The decree redressed hiring discrimination for African-American
and Hispanic job applicants. We are finalizing a proposed
settlement agreement to ensure fair testing procedures at
the Department (Gonzales v. Galvin).
Reversed
a trial judges refusal to allow the jury to decide
whether the harassment that a single mother experienced
during her 18 months of work was severe or pervasive enough
to constitute a violation of Title VII of the Civil Rights
Act of 1964. The judge threw out the workers lawsuit
even though he acknowledged that the harassment was a sustained
and ongoing pattern of sexual remarks, and crude sexual
jokes. The appellate courts reversal of this
decision supports the importance of jury trials in employment
cases and ensures that the right to jury trial permitted
by the Civil Rights Act of 1991 is protected (Puckett v.

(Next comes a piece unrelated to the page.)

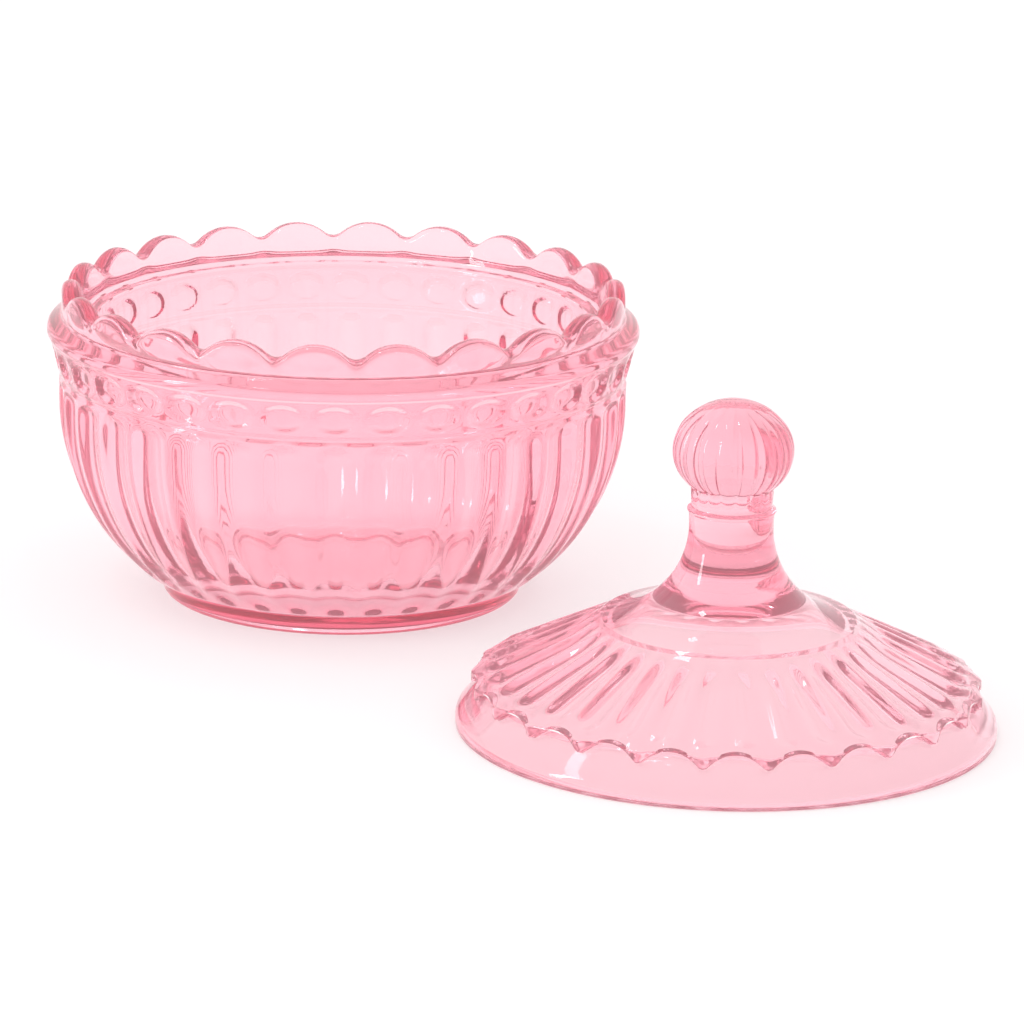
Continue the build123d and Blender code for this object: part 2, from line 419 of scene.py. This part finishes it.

Town & Country Toyota, Sonic Automotive).
AFFIRMATIVE
ACTION:
Helped preserve affirmative action admissions policies at
the University of Michigan and its School of Law before
the U.S. Supreme Court. The Court held that these schools
had a compelling interest in attaining a diverse student
body. We filed an amicus or friend of the court
brief, coordinated the amicus filing for the civil
rights community, and held moot court for counsel arguing
before the high court. (Grutter v. Bollinger).
40TH
ANNIVERSARY COMMEMORATED
Held a Civil Rights Symposium, The Quest for Equal Justice:
Advancing A Dynamic Civil Rights Agenda for Our Times, which
focused on current and emerging civil rights issues and
strategies to address them. At a Gala Dinner, we presented
Senator Edward M. Kennedy with our Beacon of Justice Award;
Representative Eleanor Holmes Norton, Lifetime Achievement
Award; Marc L. Fleischaker, Whitney North Seymour Award.
We honored Fannie Mae and its Chairman & CEO Franklin
D. Raines and Pepsico and its Chairman and CEO Steven S.
Reinemund with our Higginbotham Corporate Leadership Award.
The Lawyers Committee was established on June 21,
1963 at the request of President John F. Kennedy.